How Geneforge 3 enforces linearity at the expense of the player's convenience to explore how unequal power structures and scarcity of choice create exceptional acts of opposition is easily the best thing about the game. Alas its novel ideas are contrasted by an explorative loop that barely iterates on its predecessors and in some ways actually regresses. Travel between islands is strictly limited to a single poorly drawn boat sprite that only operates for that specific pair of islands. Thus, in the end game travelling between the final island and the third island, something that is required multiple times, means staring at multiple loading screens on top of any uncleared zones. Its a slog that undercut and muddies the elegance of Geneforge's zone system.

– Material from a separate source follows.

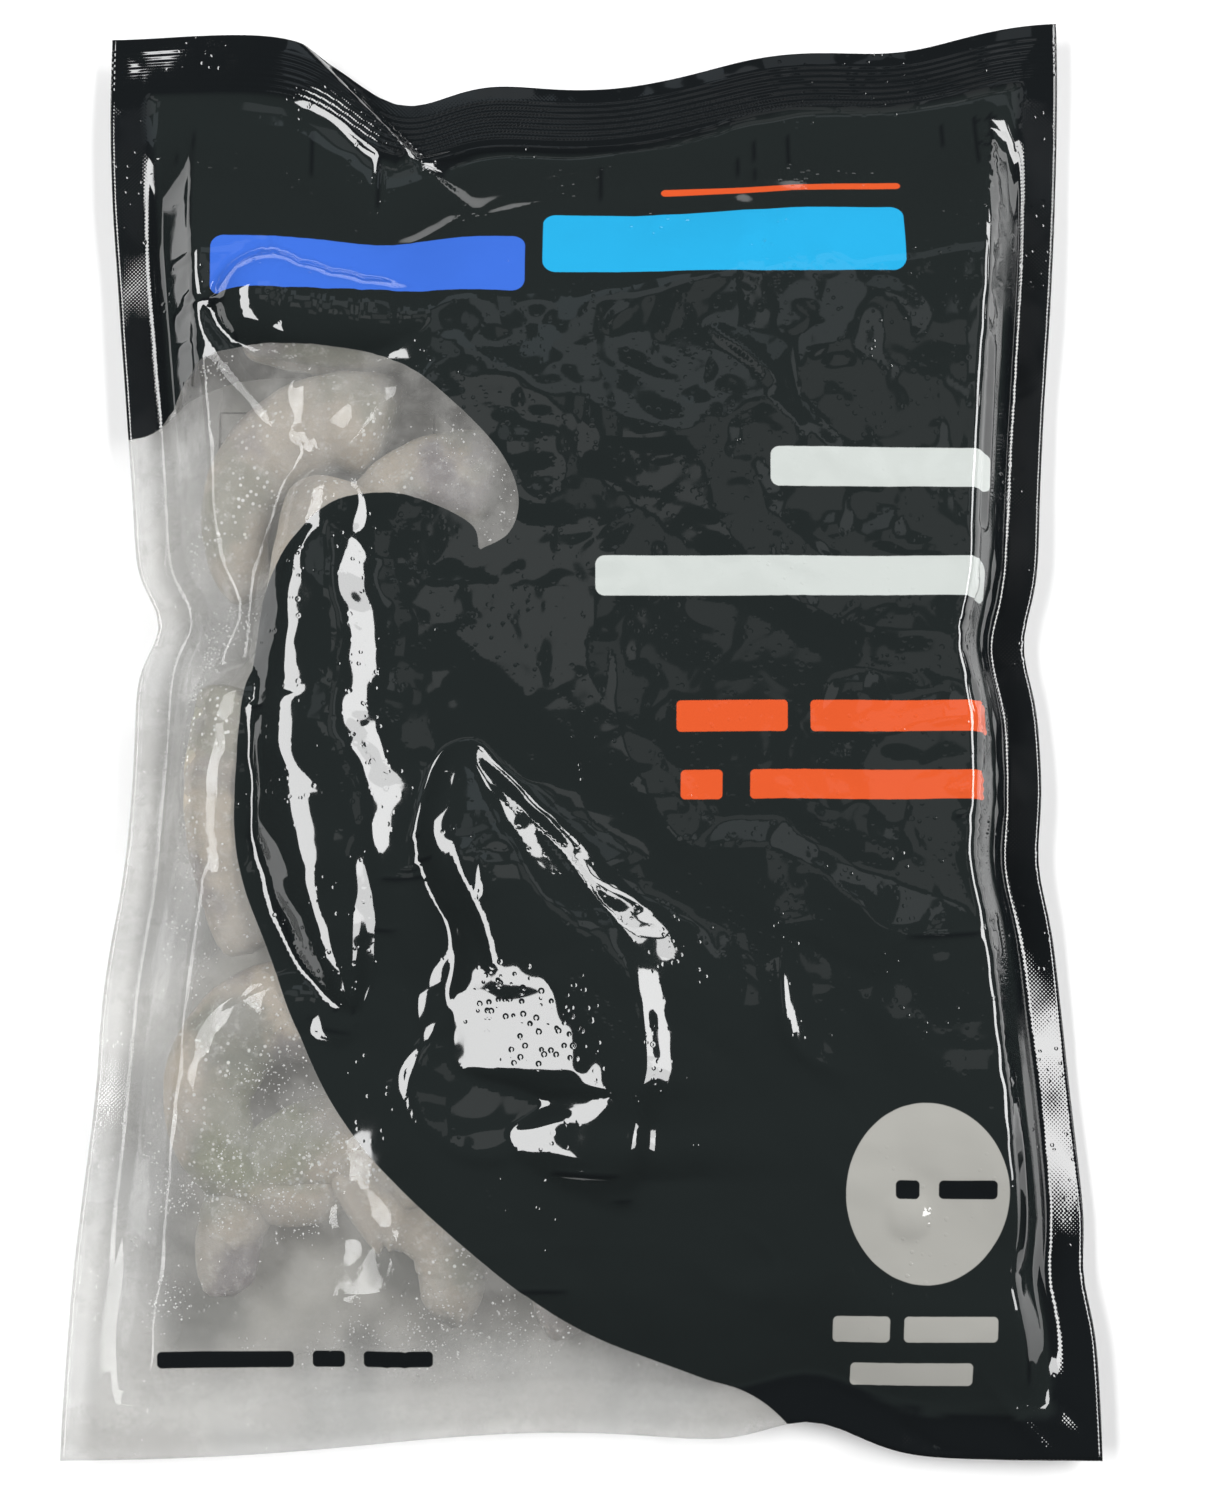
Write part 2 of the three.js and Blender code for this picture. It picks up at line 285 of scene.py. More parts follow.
# Humps where the film is stretched over the two tallest prawns, from top to bottom. Each row is y,
# height, right edge, reach of the right flank, shoulder, slope left of it, left edge, slope, and turn.
HUMPS = [
    [(66, 22.5, -44, 5, -50, 0, -48, 1.2, 2.5), (58, 24.8, -46, 6, -50, 0, -50, 1.2, 2.5),
     (50, 26.6, -50, 8, -55, 0, -55.5, 1.2, 2.5), (40, 28.2, -57, 11, -60, 0, -60.5, 1.2, 2.5),
     (28, 28.9, -56.8, 8, -60, 0, -64.5, 1.2, 2.6), (16, 29.1, -54.9, 7.5, -60, 0, -65.5, 1.2, 3.2),
     (5, 29.1, -55.0, 8, -60, 0, -67, 1.2, 5), (-6, 29.2, -55.6, 8, -60, 0, -67.5, 1.2, 4),
     (-12, 29.3, -55.8, 9, -60, 0, -67.0, 1.2, 4), (-18, 29.5, -55.0, 11.5, -60, 0, -66.5, 1.2, 6),
     (-28, 29.7, -52, 10.5, -57, 0, -65.5, 1.2, 7.5), (-37, 29.0, -52, 8, -57, 0, -62, 1.2, 4.5),
     (-47, 27.6, -51.4, 6, -54, 0, -59, 1.2, 3), (-57, 25.8, -50.6, 4, -52, 0, -56.4, 1.2, 2.5),
     (-66, 23.5, -50, 3, -51, 0, -53, 1.2, 2)],
    [(-8, 21.5, -26, 4, -28, 0, -30, 0.9, 2.5), (-14, 25.0, -24.5, 4, -28, 0, -30, 0.9, 2.5),
     (-21, 27.0, -22.4, 6, -26, 0, -30.5, 0.9, 3), (-30, 28.6, -18.5, 7.5, -24, 0, -31.5, 0.9, 3.5),
     (-38, 29.4, -13.8, 8.5, -22, 0, -29.3, 0.9, 4), (-45, 29.9, -9.3, 9.5, -18, 0.06, -26, 0.9, 4.5),
     (-50, 30.1, -4.3, 10, -13, 0.16, -24, 0.9, 4.5), (-56, 30.2, 2.6, 8.5, -9, 0.26, -24, 0.8, 4),
     (-62, 30.2, 8.4, 6, -8, 0.33, -26, 0.5, 3), (-68, 30.1, 11.2, 5, -3, 0.33, -28, 0.2, 3),
     (-75, 30.0, 12.4, 4.5, 3, 0.31, -27, 0, 3), (-82, 29.8, 12.2, 4.5, 6, 0.30, -27, 0, 3),
     (-86, 29.4, 11.6, 4.5, 6, 0.42, -22, 0.3, 3), (-89, 28.6, 11.2, 4.5, 6, 0.52, -20, 0.3, 3),
     (-94, 27.4, 10.6, 4, 4, 0.31, -17, 0.2, 3), (-99, 27.0, 10, 4, 3, 0.31, -15, 0.2, 3),
     (-103, 25.4, 9, 4, 3, 0.31, -13, 0.2, 3), (-108, 22.0, 8, 4, 3, 0.3, -10, 0.2, 3)],
]
END_FALL = 0.6  # slope of a hump past its first and its last row
FLANK_SLOPE = 0.30  # steepest slope of a very wide right flank
FLANK_SHARPER = 1.65  # a narrower one is steeper by this over its reach
FLANK_FOOT = 24.0  # reach of the gentler rest of the right flank
BELL_SLOPE = math.sqrt(2 / math.e)  # steepest slope of e to the minus squared distance
HUMP_NOISE = [(10, 0.12, 36), (5, 0.06, 37)]  # cell, height and seed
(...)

The macro and micro level design of these islands is also the least interesting in the series, something that became especially apparent as I moved on to Geneforge 4. In theory, 3's linearity should have created more distinct and focused spaces and journeys. And while each island may have a unique visual identity, I never really had to treat them as unique environments on their own terms. Take the second major location, Harmony Island. It is an inhospitable swamp slowly being flooded with hostile creations yet despite being slightly bigger, the gameplay loop of resolving its problems was identical to the tutorial island. I traversed an indistinct web of zones where I killed hordes of enemies to make them green. The story of Harmony Island, a place where local workers and gatherers had revolted in desperation and frustration at the inability of shapers to protect their meagre homes, was completely divorced from the actual experience of traversing the place. The only exception to this was Dhonal's Island, the embattled and fortified Shaper capital of the archipelago whose attritional and corridor-like geography accentuates the treks through its battlefronts and enemy fortresses to reach the source of hostile creations.

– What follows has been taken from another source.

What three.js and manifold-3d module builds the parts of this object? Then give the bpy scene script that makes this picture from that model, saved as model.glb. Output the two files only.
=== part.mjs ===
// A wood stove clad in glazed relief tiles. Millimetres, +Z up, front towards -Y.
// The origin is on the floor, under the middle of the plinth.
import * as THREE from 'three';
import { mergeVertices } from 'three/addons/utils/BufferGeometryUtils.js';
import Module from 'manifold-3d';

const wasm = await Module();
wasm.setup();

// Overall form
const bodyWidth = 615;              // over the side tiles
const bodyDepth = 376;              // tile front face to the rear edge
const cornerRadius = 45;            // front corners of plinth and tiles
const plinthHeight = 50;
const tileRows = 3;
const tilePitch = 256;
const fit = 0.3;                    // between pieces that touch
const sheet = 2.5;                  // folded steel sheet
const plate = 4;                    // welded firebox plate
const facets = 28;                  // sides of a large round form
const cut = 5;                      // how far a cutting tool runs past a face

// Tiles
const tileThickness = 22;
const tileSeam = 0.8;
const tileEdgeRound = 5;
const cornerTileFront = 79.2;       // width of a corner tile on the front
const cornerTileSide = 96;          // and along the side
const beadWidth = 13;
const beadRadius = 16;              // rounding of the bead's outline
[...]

In his famous GDC talk Jeff Vogel noted in relation to Geneforge 3's production that 'he was lazy', that he had slacked off and made something that was too similar to the prior games. That statement is somewhat ironic to me as Geneforge 3 is nothing like its predecessors. Warts and all, it is a singular experience in its deviation from the design language of not just its predecessor but also its own genre. It is restrictive where most rpgs are open, it is disempowering towards the player whereas most rpgs are empowering and uncompromising in the limited choices it doles out to them. And why wouldn't it? I don't think there's a better way to depict the beginnings of a systemic wide rebellion which no individual can truly control, the player included.